Ambitious deal aims to heal two tribes' rift

By David Whitney -- Bee Washington Bureau - (Published March 28, 2004)

 

WASHINGTON - In the second attempt since 1988 to bring lasting peace between two Indian tribes in the northwestern corner of California, Congress will soon be asked to consider adding more than 370 square miles of federal and private lands to the fractured, patchwork reservation of the Yurok Tribe.

 

At stake in the proposal Rep. Mike Thompson, D-St. Helena, hopes to introduce in Congress next month are more than 155,000 acres of the Six Rivers National Forest, 1,700 acres of the Redwoods National Park, and 67,000 acres of private land largely owned by Simpson Lumber Co. The proposal is an uncertain effort to create parity between the Yurok and the neighboring Hoopa Valley Tribe.

 

In addition, the plan also calls for the roughly $100 million in federal spending to upgrade roads and bridges, water treatment systems, power lines, housing, tribal centers and economic development programs. That doesn't include the money it would take to buy the Simpson Lumber land.

 

If the deal is approved, the Yurok Tribe would gain forest lands capable of sustained production of 11 million board-feet of timber a year, and tourism facilities that could draw on access to tribally owned redwood forests and Klamath River recreation.

 

"Our intention here is to provide for an adequate land base for the Yurok Tribe," said executive director Troy Fletcher. "Eighty percent of the reservation is now without electricity or telephones. We have the only one-lane highway in the state. Pretty much the things people take for granted we don't have. We have a tremendous amount of need."

 

While there is agreement that something more needs to be tried to bring the Hoopa and Yurok tribes together, the federal assistance sought by the deal for the 4,700-member Yurok Tribe has skeptics among its dearest advocates.

 

"I don't think this is going to be easy," Thompson said. "But this situation has got to be fixed. Just because this will be tough is no reason to let this situation fester."

 

"They are shooting pretty high," said Thomas Schlosser, the Hoopa tribe's longtime lawyer. "Whether this is doable remains to be seen."

 

The proposal is the most ambitious effort yet to settle differences between the Yurok and Hoopa tribes over the division of logging revenues dating back to the 1950s.

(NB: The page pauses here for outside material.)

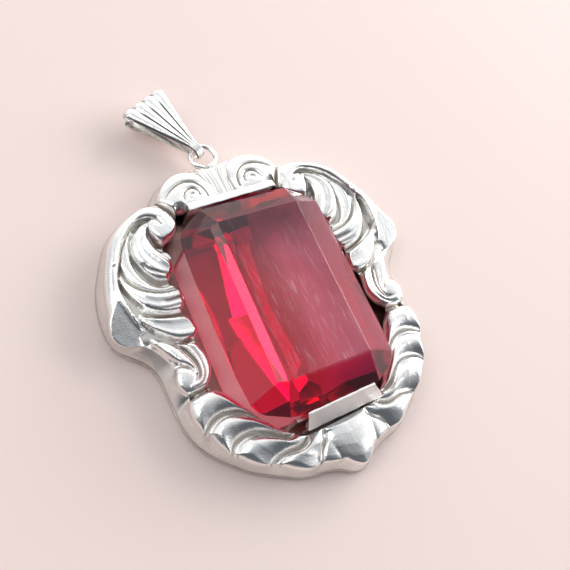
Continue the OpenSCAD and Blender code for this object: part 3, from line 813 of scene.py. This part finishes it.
def loop_path(r0, r1, dist, n0, n1, ns_):
    """Outline of a teardrop loop: tip circle r0 at 0, fold circle r1 at dist."""
    a = math.asin((r1 - r0) / dist)          # lean of the straight legs
    pts = []
    # front leg tip end round the tip to the back leg, then along, round the fold, back
    for k in range(n0):
        t_ = math.pi / 2 + a + (math.pi - 2 * a) * k / (n0 - 1)
        pts.append((r0 * math.cos(t_), r0 * math.sin(t_), 0))
    p0 = pts[-1]
    q = (dist + r1 * math.cos(-math.pi / 2 - a), r1 * math.sin(-math.pi / 2 - a), 1)
    for k in range(1, ns_):
        f = k / ns_
        pts.append((p0[0] + (q[0] - p0[0]) * f, p0[1] + (q[1] - p0[1]) * f, f))
    for k in range(n1):
        t_ = -math.pi / 2 - a + (math.pi + 2 * a) * k / (n1 - 1)
        pts.append((dist + r1 * math.cos(t_), r1 * math.sin(t_), 1))
    p1 = pts[-1]
    q = pts[0]
    for k in range(1, ns_):
        f = k / ns_
        pts.append((p1[0] + (q[0] - p1[0]) * f, p1[1] + (q[1] - p1[1]) * f, 1 - f))
    return np.array(pts)


outer = loop_path(1.08, FOLD_R - .02, v1 + SLACK, 14, 30, 34) - np.array([SLACK, 0, 0])
inner = loop_path(0.62, FOLD_R - .02 - SHEET, v1 + SLACK, 14, 30, 34) - np.array([SLACK, 0, 0])
NW = 65
bv, bdark = [], []
flutes = 4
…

Even if the Yuroks' tribal restoration bill is approved, the underlying money fight between the two tribes will remain for Congress to fix another day.

 

Until 1988, the two tribes shared the same reservation, and it includes some of the most spectacular country in the state. The Hoopa's traditional territory was along the Trinity River and the Yurok lived along the Klamath River, from its confluence with the Trinity to the Pacific Ocean.

 

When the federal government disbursed proceeds from aggressive logging on the Hoopa's traditional grounds, the money went to Hoopa tribal members. The unorganized Yuroks filed suit, and the tensions began to escalate.

 

The 1988 division of the reservation was part of Congress' first effort to quell the bad blood. The Yuroks' traditional lands became a separate reservation for them, and they received help to organize a tribal government. They also were promised half of a $70 million pot of escrowed logging proceeds for economic development if they refrained from further lawsuits.

 

But the new tribe came to believe that it had not been treated fairly in that bargain. The 58,000-acre reservation it received was now largely owned by non-Indians who, over the course of many generations and under discredited federal Indian policy, had bought for a pittance Yurok lands where once stood magnificent stands of giant redwoods.

 

The Klamath River salmon runs that Congress thought would become the backbone of an economy for the young Yurok Tribe instead turned into a disaster as upstream agriculture claimed more and more water from the Klamath and once-teeming salmon runs dwindled as stocks landed on the endangered species list.

 

So the Yurok sued, losing their access to the $35 million economic development fund while the Hoopa tribe converted its $35 million entitlement under the 1988 settlement into new opportunities for prosperity.

 

The Yurok share of the fund has grown to more than $70 million, and the Interior Department in 2001 was called upon to declare what it thought should be done with it. Not surprisingly, both tribes want the money for themselves.

 

The department's report was presented at a Senate Indian Affairs Committee hearing that was so acrimonious that, at the conclusion, tribal leaders were so angry they refused to shake hands.

 

In an effort to put an end to the feuding, the committee urged the involvement of a mediator to help the two tribes wade through their differences. The legislation Thompson will introduce is the product of that yearlong mediation process.

 

Schlosser said the involvement of a professional mediator gave the tribes a neutral setting to "listen to each other." And what became abundantly clear, he said, is that until the Yurok Tribe's feeling that it has been "victimized" by the Hoopa and the federal government is remedied, there is little chance of the two tribes achieving peace.

 

"Until the Yurok Tribe gets some of their traditional land back, they are not going to feel right with the world," he said. "It is certainly in the interest of the Hoopa that the Yurok be successful in this legislation."

 

Authorizing as much money as the Yuroks are seeking will be difficult on Capitol Hill, given the efforts to trim spending and control skyrocketing deficits.